◆ Dataset extract ◆
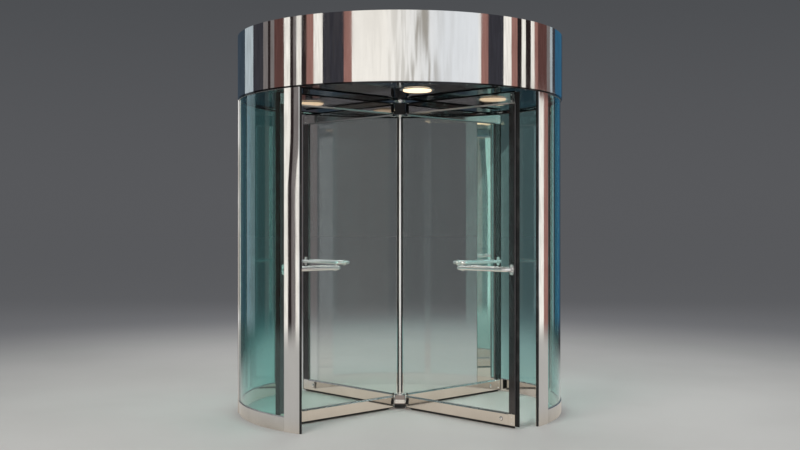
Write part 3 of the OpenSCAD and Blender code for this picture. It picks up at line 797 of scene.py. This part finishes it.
for wing in WINGS:
    wing_gaskets(wing)
    wing_screws(wing)
    wing_locks(wing)
    pivot_caps(wing)
    sweep_carriers_painted_shade(wing)
wall_gaskets()
hub_plates("bottom_hub_plates", LOW_PLATE_Z, LOW_ARM_SCREWS, plate_steel)
# The top hub's plates and arm screws take the black finish as painted shade; the bottom hub's are bright
# steel.
hub_plates("top_hub_plates", HIGH_PLATE_Z, HIGH_ARM_SCREWS, black_metal)
hub_skirts_painted_shade()
ceiling_screws()
cover_joints()


def studio_floor():
    """A flat pale disc: rings of points at growing radii, wide enough to meet the backdrop."""
    steps = 96
    radii = np.array([0.01, 3.0, 8.0, 20.0, 90.0])
    t = circle(steps)
    ring = np.column_stack([np.cos(t), np.sin(t), np.zeros(steps)])
    points = np.concatenate([ring * r for r in radii])
    faces = ring_faces(len(radii), steps)[:, ::-1]
    mesh = bpy.data.meshes.new("studio_floor")
    mesh.from_pydata(points.tolist(), [], faces.tolist() + [list(range(steps))])
    mesh.materials.append(pale_floor())
    obj = bpy.data.objects.new("studio_floor", mesh)
    bpy.context.scene.collection.objects.link(obj)
    mesh.update()


studio_floor()

# Reflector cards round the studio, seen only in polished metal and glass. A card is the azimuth where it
# starts, in degrees to the right of the camera's side as the camera sees it, and its tone. It ends where the
# next one starts.
WHITE = (1.09, 1.06, 1.00)
PALE = (0.50, 0.58, 0.63)
GREY = (0.22, 0.20, 0.20)
SLATE = (0.045, 0.065, 0.090)
FLAG = (0.045, 0.045, 0.056)
DARK = (0.028, 0.020, 0.021)
RUSSET = (0.37, 0.19, 0.165)
BROWN = (0.125, 0.060, 0.055)
BLUE = (0.035, 0.130, 0.235)
CARDS = [
    (-180.0, SLATE), (-138.5, PALE), (-122.5, FLAG), (-108.7, GREY), (-103.3, DARK), (-99.9, GREY),
    (-97.0, BROWN), (-85.8, WHITE), (-81.4, DARK), (-77.4, GREY), (-74.7, WHITE), (-71.6, DARK),
    (-66.5, RUSSET), (-60.8, WHITE), (-54.1, FLAG), (-38.9, RUSSET), (-33.0, WHITE), (54.9, RUSSET),
    (60.9, FLAG), (74.2, WHITE), (81.2, RUSSET), (86.6, DARK), (90.7, WHITE), (94.9, DARK),
    (100.2, WHITE), (104.6, RUSSET), (109.0, BROWN), (121.3, GREY), (127.9, PALE), (132.0, FLAG),
    (137.8, BLUE), (160.0, SLATE),
]
# Low down, where the posts mirror them, the cards stand nearer, so they spread wider. Each row is the share
# of the azimuth, the heights in degrees where that is full and where it ends, and the azimuths where it
# starts, is full, fades and ends.
NEAR = (
    (0.025, 1.5, 5.0, -60.0, -66.0, -88.0, -93.0),
    (0.112, 6.35, 6.75, 98.0, 110.0, 128.0, 150.0),
)
# How the cards are streaked, mottled and cooled, by the share of a full turn, where 0.5 is the camera's side.
# STREAKED and MOTTLED say how strongly, and COOLED is a colour to multiply by. MOTTLE is the mottle's own
# tones, by the noise.
STREAKED = [
    (0.0, 0.0), (0.440, 0.06), (0.470, 0.18), (0.508, 0.36), (0.526, 0.85), (0.556, 0.75), (0.578, 0.18),
    (0.640, 0.05), (0.650, 0.0),
]
MOTTLED = [(0.0, 1.0), (0.403, 1.0), (0.405, 0.18), (0.652, 0.18), (0.654, 1.0)]
COOL = (0.84, 0.90, 1.0)
COOLED = [(0.0, 1.0), (0.470, 1.0), (0.580, COOL), (0.652, COOL), (0.653, 1.0)]
MOTTLE = [(0.0, (0.80, 0.79, 0.78)), (0.36, (0.80, 0.79, 0.78)), (0.62, 1.06)]
STREAK_TONE = (0.26, 0.23, 0.18)
# What is mirrored over the cards, the light on the surfaces, and the backdrop low down and high up.
OVER_TONE = (0.62, 0.63, 0.65)
SOFT_LIGHT = (0.42, 0.43, 0.44)
BACKDROP_LOW = (0.097, 0.099, 0.106)
BACKDROP_HIGH = (0.055, 0.06, 0.066)

# The photograph's eye: degrees to the right of the entry's middle, and metres from the axis and the floor.
CAMERA_AZIMUTH = -9.4
CAMERA_AWAY = 8.6
CAMERA_Z = 1.50
LENS_MM = 48.3
SENSOR_MM = 36.0
LENS_SHIFT = -0.0055


def studio_world():
    """Soft even light; polished surfaces see the ring of cards, and the eye sees a plain backdrop."""
    world = bpy.data.worlds.new("studio")
    bpy.context.scene.world = world
    world.use_nodes = True
    f = Nodes(world.node_tree)
    place = f.node("ShaderNodeTexCoord")
    toward = f.axes(place.outputs["Generated"])

    def faded(source, full, gone):
        """A smooth fall from 1 to 0 as the source goes from one number to the other."""
        return f.ranged(source, full, gone, 1.0, 0.0)

    # Azimuth from the camera's side, -180 to 180 degrees, and height: low down in degrees, and as a share.
    around = f.maths("ARCTAN2", toward["X"], f.maths("MULTIPLY", toward["Y"], -1.0))
    degrees = f.maths("SUBTRACT", f.maths("MULTIPLY", around, 180.0 / math.pi), CAMERA_AZIMUTH)
    wrapped = f.maths("SUBTRACT", f.maths("FLOORED_MODULO", f.maths("ADD", degrees, 180.0), 360.0), 180.0)
    lift = f.maths("MULTIPLY", toward["Z"], 180.0 / math.pi)
    height = f.maths("ADD", f.maths("DIVIDE", f.maths("ARCSINE", toward["Z"]), math.pi), 0.5)
    nearer = 1.0
    for share, full, gone, start, whole, fading, end in NEAR:
        beside = f.maths("MULTIPLY", faded(wrapped, whole, start), faded(wrapped, fading, end))
        here = f.maths("MULTIPLY", faded(lift, full, gone), beside)
        nearer = f.maths("SUBTRACT", nearer, f.maths("MULTIPLY", here, share))
    turn = f.maths("ADD", f.maths("DIVIDE", f.maths("MULTIPLY", wrapped, nearer), 360.0), 0.5)

    # The cards, with mottle, a cooler right half and upright streaks of shade.
    cards = f.ramp(turn, [((a + 180.0) / 360.0, tone) for a, tone in CARDS], "CONSTANT")
    spot = f.node("ShaderNodeCombineXYZ")
    f.link(f.maths("MULTIPLY", degrees, 0.25), spot.inputs["X"])
    f.link(f.maths("MULTIPLY", height, 40.0), spot.inputs["Y"])
    speck = f.ramp(f.cloud(spot.outputs["Vector"], 3.2, 4.0), MOTTLE, "LINEAR")
    cards = f.mixed(f.ramp(turn, MOTTLED, "LINEAR"), cards, speck, "MULTIPLY")
    cards = f.mixed(1.0, cards, f.ramp(turn, COOLED, "LINEAR"), "MULTIPLY")
    grain = f.ramp(f.cloud(spot.outputs["Vector"], 1.0, 3.0), [(0.0, 0.0), (0.45, 0.0), (0.62, 1.0)], "EASE")
    cards = f.mixed(f.maths("MULTIPLY", grain, f.ramp(turn, STREAKED, "LINEAR")), cards, STREAK_TONE)
    over = f.ramp(height, [(0.0, 0.0), (0.60, 0.0), (0.68, 1.0)], "EASE")
    seen = f.mixed(over, cards, OVER_TONE)

    # What the eye sees, what lights the surfaces, and what polished surfaces see.
    backdrop = f.ramp(height, [(0.0, BACKDROP_LOW), (0.5, BACKDROP_LOW), (0.62, BACKDROP_HIGH)], "EASE")
    path = f.node("ShaderNodeLightPath")
    plain = f.mixed(path.outputs["Is Diffuse Ray"], backdrop, SOFT_LIGHT)
    shown = f.mixed(f.maths("MINIMUM", path.outputs["Glossy Depth"], 1.0), plain, seen)
    light = f.node("ShaderNodeBackground")
    f.link(shown, light.inputs["Color"])
    out = f.node("ShaderNodeOutputWorld")
    f.link(light.outputs["Background"], out.inputs["Surface"])


studio_world()

# Soft square lamps: place, the point that each is aimed at, watts and tone.
LAMP_SIZE = 4.0
LAMPS = {
    "key_lamp": ((-5.0, -6.5, 7.0), (0.0, 0.0, 1.2), 400.0, (1.0, 0.98, 0.95)),
    "fill_lamp": ((6.5, -4.0, 5.5), (0.0, 0.0, 1.2), 150.0, (0.95, 0.98, 1.0)),
    "back_lamp": ((1.5, 7.0, 6.5), (0.0, 0.0, 1.5), 200.0, (1.0, 1.0, 1.0)),
}


def area_light(name, place, aim, watts, tone):
    """A soft square lamp at a place, aimed at a point, and not itself mirrored in the metal."""
    data = bpy.data.lights.new(name, "AREA")
    data.shape = "SQUARE"
    data.size = LAMP_SIZE
    data.energy = watts
    data.color = tone
    obj = bpy.data.objects.new(name, data)
    obj.location = place
    away = np.asarray(place, dtype=float) - np.asarray(aim, dtype=float)
    obj.visible_glossy = False
    obj.rotation_euler = (
        math.atan2(math.hypot(away[0], away[1]), away[2]),
        0.0,
        math.atan2(away[1], away[0]) + math.pi / 2,
    )
    bpy.context.scene.collection.objects.link(obj)


for lamp_name, (lamp_place, lamp_aim, lamp_watts, lamp_tone) in LAMPS.items():
    area_light(lamp_name, lamp_place, lamp_aim, lamp_watts, lamp_tone)


def photo_camera():
    """Eye height in front of the entry, a little to its left, level, with a lens that fills the frame."""
    data = bpy.data.cameras.new("camera")
    data.sensor_width = SENSOR_MM
    data.lens = LENS_MM
    data.shift_y = LENS_SHIFT
    data.clip_start = 0.05
    data.clip_end = 300.0
    obj = bpy.data.objects.new("camera", data)
    a = math.radians(CAMERA_AZIMUTH)
    obj.location = (CAMERA_AWAY * math.sin(a), -CAMERA_AWAY * math.cos(a), CAMERA_Z)
    obj.rotation_euler = (math.pi / 2, 0.0, a)
    bpy.context.scene.collection.objects.link(obj)
    bpy.context.scene.camera = obj


photo_camera()

LIGHT_BOUNCES = 24
MIRROR_BOUNCES = 8
scene = bpy.context.scene
scene.view_settings.view_transform = "Standard"
scene.cycles.max_bounces = LIGHT_BOUNCES
scene.cycles.transmission_bounces = LIGHT_BOUNCES
scene.cycles.transparent_max_bounces = LIGHT_BOUNCES
scene.cycles.glossy_bounces = MIRROR_BOUNCES

bpy.context.view_layer.update()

◆ Exercise objective ◆
Set down each line of the material verbatim, from the first line through the line that contains "cover_joints()".

◆ Completed exercise ◆
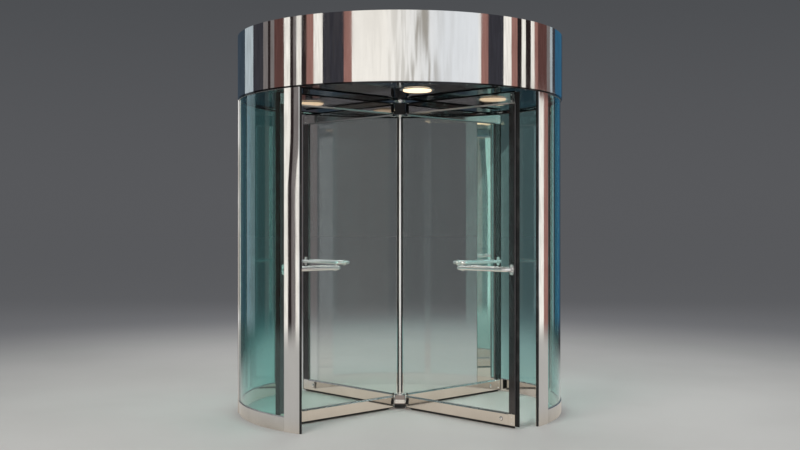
Write part 3 of the OpenSCAD and Blender code for this picture. It picks up at line 797 of scene.py. This part finishes it.
for wing in WINGS:
    wing_gaskets(wing)
    wing_screws(wing)
    wing_locks(wing)
    pivot_caps(wing)
    sweep_carriers_painted_shade(wing)
wall_gaskets()
hub_plates("bottom_hub_plates", LOW_PLATE_Z, LOW_ARM_SCREWS, plate_steel)
# The top hub's plates and arm screws take the black finish as painted shade; the bottom hub's are bright
# steel.
hub_plates("top_hub_plates", HIGH_PLATE_Z, HIGH_ARM_SCREWS, black_metal)
hub_skirts_painted_shade()
ceiling_screws()
cover_joints()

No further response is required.